Data showed a drop in factory output as high inventories and lukewarm demand from overseas customers kept American producers bogged down. A surge in the dollar since mid-2014 has made U.S. products more expensive in foreign markets at the same time the oil industry cuts back and companies contend with bloated stockpiles.

The Stoxx Europe 600 Index advanced 0.6 percent after gaining as much as 1 percent. Glencore PLC climbed 1.4 percent as BlackRock Inc. increased its position on the miner. Carrefour SA rose 6.5 percent after the French grocer reported a gain in third-quarter revenue.

Emerging markets

The MSCI Emerging Markets Index added 0.2 percent, leaving it 0.9 percent higher in its third weekly increase, the longest run of gains in five months. The Malaysian ringgit slid from an eight-week high versus the dollar, leading currencies lower.

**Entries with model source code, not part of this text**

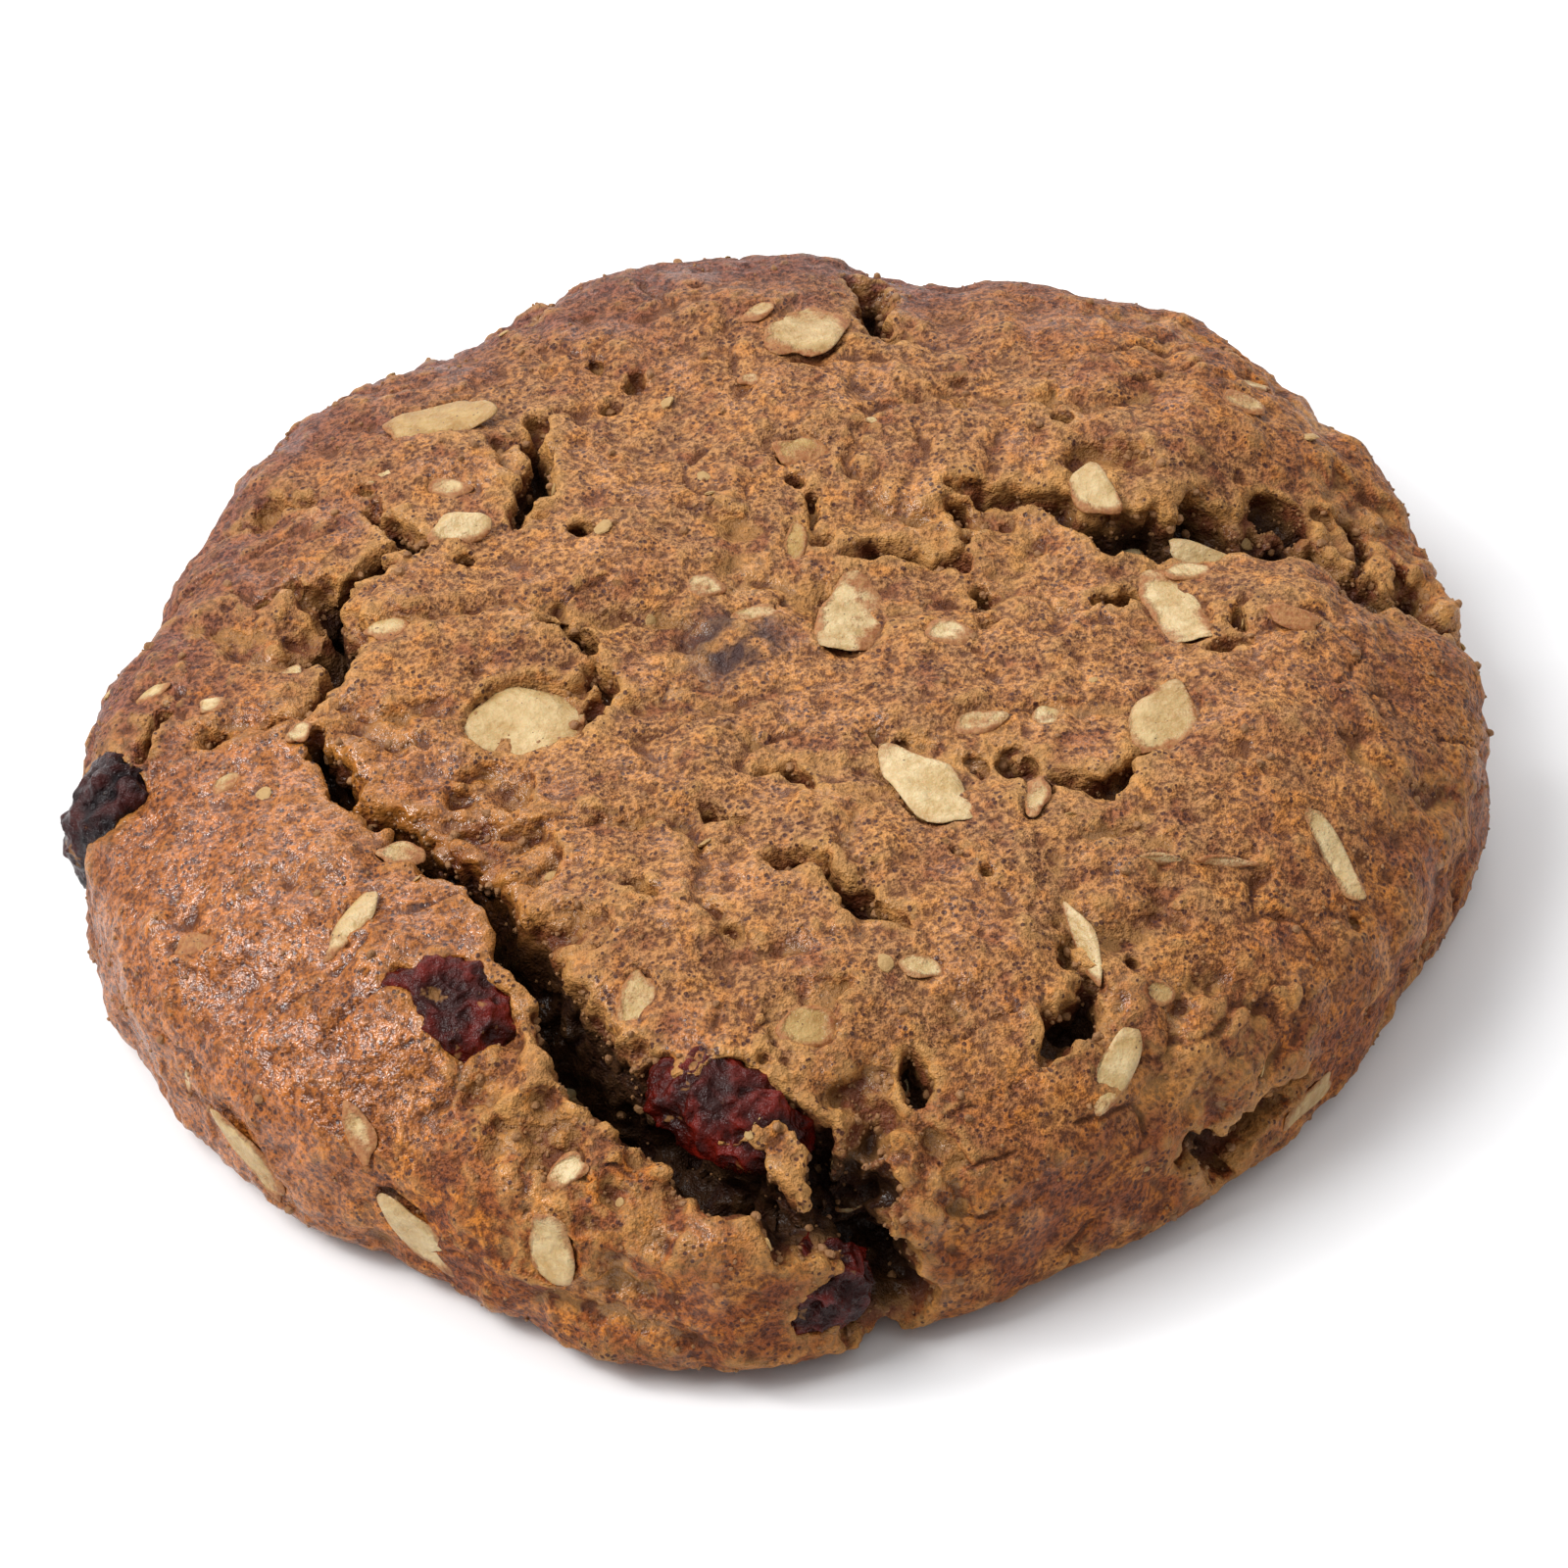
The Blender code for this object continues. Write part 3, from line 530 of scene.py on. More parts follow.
FLAKES = [Flake(*row) for row in (
    # The large flakes, which the solid dough holds as well
    (-15.4, -4.6, 7.4, 6.0, 20, 0.08, 0.35), (4.2, 4.2, 7.6, 4.4, 82, 0.65, 0.25),
    (8.3, -11.2, 7.8, 4.2, -58, 0.1, 0.0, 0, 0.1), (1.4, 30.6, 7.0, 5.0, 80, 0.5, 0.5),
    (-21.2, 22.6, 7.0, 3.8, 8, 0.25, 0.9), (-19.6, 11.4, 4.0, 2.4, 8, 0.2, 0.0, 25, 0.2),
    (1.2, 18.6, 3.6, 2.8, 5, 0.5, 0.9), (23.4, 5.2, 7.6, 3.8, 112, 0.55, 0.15),
    (22.3, -5.6, 6.0, 4.2, 62, 0.45, 0.5), (11.4, -5.6, 3.4, 2.2, 15, 0.45, 0.1),
    (32.0, -14.2, 6.6, 1.9, -60, 0.35, 0.2), (17.2, -23.2, 5.2, 1.5, -72, 0.1, 0.1, 50, 0.25),
    (18.6, -30.6, 5.6, 2.3, 64, 0.2, 0.2), (7.8, -25.6, 3.0, 1.8, -10, 0.4, 0.2),
    (1.4, -30.0, 3.8, 2.8, 10, 0.5, 0.9), (-8.3, -27.6, 3.8, 2.4, 80, 0.4, 0.6),
    (-17.0, -18.6, 5.0, 3.4, -60, 0.4, 0.7), (-22.0, -15.6, 3.0, 2.0, 20, 0.3, 0.3),
    (-24.8, -21.4, 4.6, 1.7, 50, 0.2, 0.3), (28.0, 24.2, 3.4, 2.0, -20, 0.4, 0.4),
    (18.8, 14.6, 4.4, 2.6, -60, 0.3, 0.3), (-23.7, 3.4, 3.0, 1.9, 0, 0.4, 0.3),
    (224, 5.4, 6.4, 2.8, -38, 0.5, 0.5, 0, 0, True),
    (240, 5.6, 6.4, 3.2, -48, 0.3, 0.2, 0, 0.1, True),
    (252, 9.6, 4.4, 3.2, -70, 0.4, 0.3, 0, 0, True),
    (322, 4.0, 4.6, 2.2, 15, 0.4, 0.7, 0, 0, True),
    # Smaller ones
    (0.7, 10.3, 3.4, 1.4, 85, 0.3, 1.0), (-29.7, 1.8, 2.2, 1.4, 60, 0.2, 0.1),
    (-24.6, 17.6, 2.2, 1.2, 20, 0.3, 0.1), (24.4, 8.6, 3.2, 2.0, 20, 0.3, 0.2),
    (27.0, 12.2, 7.0, 2.4, -8, 0.2, 0.25, 40, 1.6), (21.0, 12.6, 2.6, 1.8, 30, 0.3, 0.0, 20, 0.2),
    (29.0, 27.5, 2.4, 1.2, 10, 0.4, 0.2), (30.3, 3.0, 3.4, 1.8, -20, 0.6, 0.9),
    (15.5, -5.0, 2.2, 1.9, 40, 0.4, 0.0), (9.8, 2.0, 3.2, 2.4, -20, 0.6, 0.1),
    (14.6, -12.4, 3.8, 1.6, 80, 0.45, 0.2), (22.0, -17.0, 4.0, 0.9, 5, 0.4, 0.1, 60, 0.1),
    (25.4, -16.6, 3.6, 0.8, 2, 0.4, 0.1, 60, 0.1), (21.3, -25.6, 2.2, 1.7, 0, 0.5, 0.7),
    (6.8, -31.6, 2.2, 1.4, 80, 0.3, 0.1), (-36.0, -26.0, 2.4, 0.8, 80, 0.2, 0.2),
    (-34.0, -20.0, 3.2, 1.5, 0, 0.6, 0.9), (-37.5, 0.2, 2.6, 1.4, 0, 0.4, 0.3),
    (-33.8, -2.0, 1.8, 1.4, 30, 0.3, 0.1), (-28.5, -5.6, 2.0, 1.4, 70, 0.4, 0.2),
    (-32.8, -8.5, 2.4, 1.4, 40, 0.6, 0.4), (-4.8, 6.2, 2.4, 2.0, 0, 0.5, 0.1),
    (-1.8, 4.3, 3.4, 1.4, 15, 0.45, 0.3), (5.8, 21.0, 1.8, 0.8, -10, 0.1, 0.3),
    (-1.6, 31.8, 2.6, 1.6, 40, 0.4, 0.5), (-2.1, 25.7, 1.6, 1.2, 0, 0.4, 0.2),
    (-12.7, -28.6, 3.6, 2.2, 75, 0.3, 0.3), (-20.6, 15.8, 3.0, 1.6, -20, 0.5, 0.3),
    (234, 11.5, 3.6, 1.8, -40, 0.5, 0.3, 0, 0, True),
    (252, 13.4, 2.6, 1.8, 60, 0.3, 0.1, 0, 0.1, True), (7.0, -43.0, 2.2, 1.4, 0, 0.4, 0.3),
)]


class Fruit(NamedTuple):
    """A dried cranberry or raisin: place, depth of its middle, half lengths and turn."""

    name: str
    x: float
    y: float
    sink: float
    half: tuple
    turn: float
    slot: str
    on_side: bool = False


FRUITS = (
    Fruit("raisin_rim", 188, 9.6, 2.1, (4.8, 3.5, 2.8), 75, "raisin", True),
    Fruit("raisin_crack", -22.4, 11.4, 3.7, (2.6, 1.9, 1.7), -60, "raisin"),
    Fruit("cranberry_lobe", -19.0, -27.0, 1.35, (4.4, 2.9, 2.1), -35, "cranberry"),
    Fruit("cranberry_front", -3.2, -34.0, 1.6, (5.0, 2.9, 2.3), -28, "cranberry"),
    Fruit("cranberry_notch", 273, 6.0, 1.8, (3.3, 2.7, 2.2), 40, "cranberry", True),
)


LEAN = 7.0  # most degrees by which a flake leans along its length or its width
LEAN_SEED = 100
DROP_FROM = 8.0  # a flake falls to the crust from this far out


def fruit_frame(fruit):
    """The middle of a fruit, below the crust, and its axes."""
    centre, axes = frame_of(fruit)
    return centre - axes[2] * fruit.sink, axes


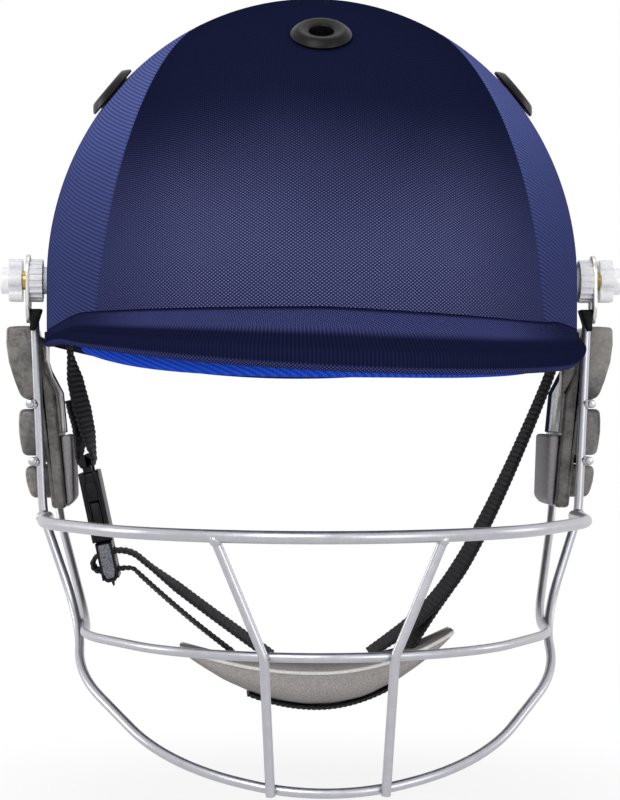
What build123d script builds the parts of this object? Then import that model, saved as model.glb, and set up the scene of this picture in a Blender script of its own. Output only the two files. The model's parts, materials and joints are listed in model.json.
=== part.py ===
import os
from math import asin, cos, degrees, pi, radians, sin, sqrt, tan

from build123d import *

os.makedirs("parts", exist_ok=True)

# Cricket helmet: a cloth-covered moulded shell with a peak, a padded lining, a welded wire grille
# that tilts and slides on two clamped side pivots, and a chin harness with a side-release buckle.
# The helmet faces -Y. The origin is the middle of the pivot axis, and X runs from side to side.

# Shell moulding and its cloth cover
shell_half_width = 101.3
shell_half_length = 126.0
shell_height = 107.3
shell_centre_y = 8.0
shell_wall = 3.0
shell_skirt = 60.0
cover_gap = 0.2
cover_thickness = 1.0
seam_gap = 0.4
overrun = 2.0

# Rim line of the shell in side view: front, side and nape
rim_front_z = -34.0
rim_side_z = -24.0
rim_nape_z = -36.0

# Seams between the middle panel and the side panels of the cover
seam_half_width = 57.9
seam_back_lean = 0.283
seam_up_lean = 0.166

# Peak: crease on the shell and outer rim in front of it
crease_z = -14.0
peak_end_y = -15.0
peak_side_reach = 0.5
peak_half_length = 148.0
peak_centre_y = -11.0
peak_rim_z = -35.4
peak_rim_rise = 4.5
peak_rim_height = 5.6
peak_land = 2.2
peak_rim_round = 2.4

# Trim around the rim of the shell
binding_thickness = 0.8
binding_height = 3.6

# Vent eyelets: crown, rear and the two sides
vent_front_y = -73.0
vent_rear_y = 92.0
vent_side_y = -12.0
vent_side_x = 76.0
eyelet_flange_radius = 11.0
eyelet_flange_height = 3.2
eyelet_barrel_radius = 7.6
eyelet_bore_radius = 4.5
eyelet_barrel_length = 7.0
eyelet_lip = 0.8
fit_gap = 0.2

# Impact liner, brow band and comfort pads
liner_thickness = 13.0
liner_rim_clearance = 5.0
brow_band_depth = 12.0
brow_band_top_z = -20.5
brow_band_front_z = -39.0
brow_band_rise = 9.8
brow_band_end_y = -45.0
pad_thickness = 8.0
pad_top_z = 34.0
pad_bottom_z = -16.0
brow_pad_half_width = 56.0
rear_pad_half_width = 52.0
side_pad_half_length = 38.0
side_pad_end_y = 14.0
crown_pad_radius = 40.0

# Side pivots, measured outwards from the middle plane
bolt_radius = 2.5
bolt_head_radius = 6.0
bolt_head_height = 1.8
washer_radius = 7.0
washer_thickness = 1.0
collar_radius = 5.25
spacer_radius = 8.3
collar_length = 2.3
spacer_length = 4.8
spacer_rib_count = 20
spacer_rib_radius = 0.55
bracket_thickness = 1.5
knob_gap = 1.45
knob_radius = 6.6
knob_lobe_radius = 2.4
knob_lobe_count = 6
knob_length = 5.0
knob_cap_radius = 5.2
knob_cap_length = 3.4
knob_edge_round = 0.8
insert_radius = 3.6
insert_depth = 5.8
bolt_depth = 6.4
running_clearance = 0.05
press_clearance = 0.03

# Bracket plate in side view
bracket_top_z = 10.0
bracket_bottom_z = -16.4
bracket_width = 14.0
bracket_slot_length = 10.0
bracket_slot_width = 5.4
lower_slot_z = -9.6
lower_slot_length = 7.4
lower_slot_width = 4.0

# Rubber buffer between each bracket and the shell
buffer_top_z = -11.0
buffer_bottom_z = -19.4
buffer_length_y = 10.0
buffer_gap = 2.55
buffer_round = 1.5

# Grille wires
frame_wire_radius = 1.75
bar_wire_radius = 1.65
upper_wire_radius = 2.2
weld_bite = 0.3
upright_splay = 3.4
upright_bend_z = -90.0
upright_bend_radius = 25.0
corner_inset = 12.7
corner_y = -12.0
corner_z = -131.0
hoop_inset = 1.1
hoop_front_y = -122.0
hoop_bottom_z = -178.0
mid_bar_z = -131.5
mid_bar_inset = 2.7
mid_bar_front_y = -132.0
upper_bar_z = -91.0
upper_bar_inset = 1.9
upper_bar_end_y = -1.2
upper_bar_centre_y = 2.0
upper_bar_front_y = -143.0
rear_upright_y = 54.0
rear_upright_bend_y = 49.0
rear_upright_bend_z = -92.0
rear_upright_top_z = -43.0
ellipse_sides = 5
bend_share = 0.47
side_bar_levels = (-47.5, -69.6)
side_bar_front_y = -3.2
side_bar_back_y = 57.5
strut_top_x = 37.7
strut_bend_x = 21.8
strut_foot_x = 19.4
strut_bend_radius = 9.0
strut_foot_drop = 2.0

# Ear guards
guard_front_y = 3.0
guard_back_y = 47.0
guard_top_z = -21.2
guard_bottom_z = -88.0
guard_top_reach = 6.5
guard_bottom_reach = -0.8
guard_clearance = 2.9
guard_shoulder_clearance = 2.7
guard_shoulder_z = -33.0
guard_waist_clearance = -2.1
guard_waist_z = -43.0
guard_foot_clearance = -6.3
guard_corner = 9.0
lobe_clearance = 0.35
lobe_front_inset = 3.0
lobe_top_z = -17.2
lobe_bottom_z = -84.0
lobe_bulge = 0.9
lobe_top_reaches = (17.2, 12.0, 9.6)
lobe_bottom_reaches = (12.6, 10.6, 7.2)
ear_pad_top_z = -59.5
ear_pad_top_inset = 8.3
ear_pad_bottom_inset = 9.3
ear_pad_round = 1.5
ear_lining_thickness = 1.0
ear_lining_top_z = -34.0
ear_lining_inset = 2.5
joint_gap = 0.3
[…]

The Hang Seng China Enterprises Index advanced 0.8 percent in Hong Kong, taking its rise since the end of September to 13 percent. The Shanghai gauge increased 1.6 percent Friday, extending the weekly gain to 6.5 percent. Friday’s trading volumes were 34 percent higher than the 30-day average and margin debt advanced for a sixth day on Thursday, signs the market was luring back investors.

The Shanghai Composite has risen 16 percent from an August low amid speculation that policy makers will introduce more measures to boost growth after a rout in equities that erased almost $5 trillion of market value. Data released this week showed consumer prices rose at a slower pace in September, leaving more room to ease monetary policy.

The ringgit fell 1.4 percent and Brazil’s real lost 1 percent. A gauge of 20 developing-nation currencies slid 0.4 percent.

Turkey’s lira slid 0.5 percent, after falling as much as 1.1 percent. The military said it shot down an aircraft on the Syrian border Friday as the state-run news agency released images of a damaged unmanned drone at the suspected crash site. The nationality of the craft is unknown, according to the military.

Russia’s ruble declined 0.7 percent.

Commodities

West Texas Intermediate crude rose 2.3 percent to $47.43 a barrel, trimming its slide in the week to 4.4 percent, still the most since August. Brent for December settlement gained 1 percent Friday to $50.20.

Oil has tumbled as U.S. stockpiles swelled. Inventories rose by the most in six months in data released this week, keeping inventories above the five-year seasonal average.

Most metals declined Friday. China, the world’s biggest consumer of industrial metals and the epicenter of last quarter’s market gyrations, reported an increase in aggregate financing to 1.3 trillion yuan ($205 billion), ahead of the 1.2 trillion yuan median estimate of economists. The data, released late Thursday, suggests increased infrastructure spending from the government and five rate cuts since November are helping boost loan demand.

Gold for immediate delivery was little changed at $1,182.45 an ounce, leaving its 2.3 percent higher on the week. Bullion touched its highest level since June on Thursday as prospects for U.S. rates staying near zero for longer boosted demand.

Currencies

The Bloomberg Dollar Spot Index, a gauge of the U.S. currency against 10 major peers, climbed 0.2 percent in a second day of gains, paring its drop in the week to 0.4 percent.

The euro slid 0.2 percent to $1.136, while the yen fell 0.2 percent to 119.10 per dollar, paring its weekly gain to 1 percent.

The Australian dollar led a pullback in major currencies versus the greenback, slipping 0.8 percent. New Zealand’s dollar retreated from a more than three-month high, losing 0.8 percent to 67.99 U.S. cents.

Bonds

European bonds advanced, with Spanish, Italian and German securities extending weekly gains. The region’s central bank is due to meet next week amid speculation it may expand its stimulus measures to support the economy.

The yield on German 10-year bonds was at 0.54 percent, down from 0.62 percent at the end of last week, while the yield on similar-maturity Spanish bonds slid five basis points to 1.76 percent.

The yield on U.S. 10-year Treasuries fell one basis point to 2.01 percent, down eight basis points from Oct. 9.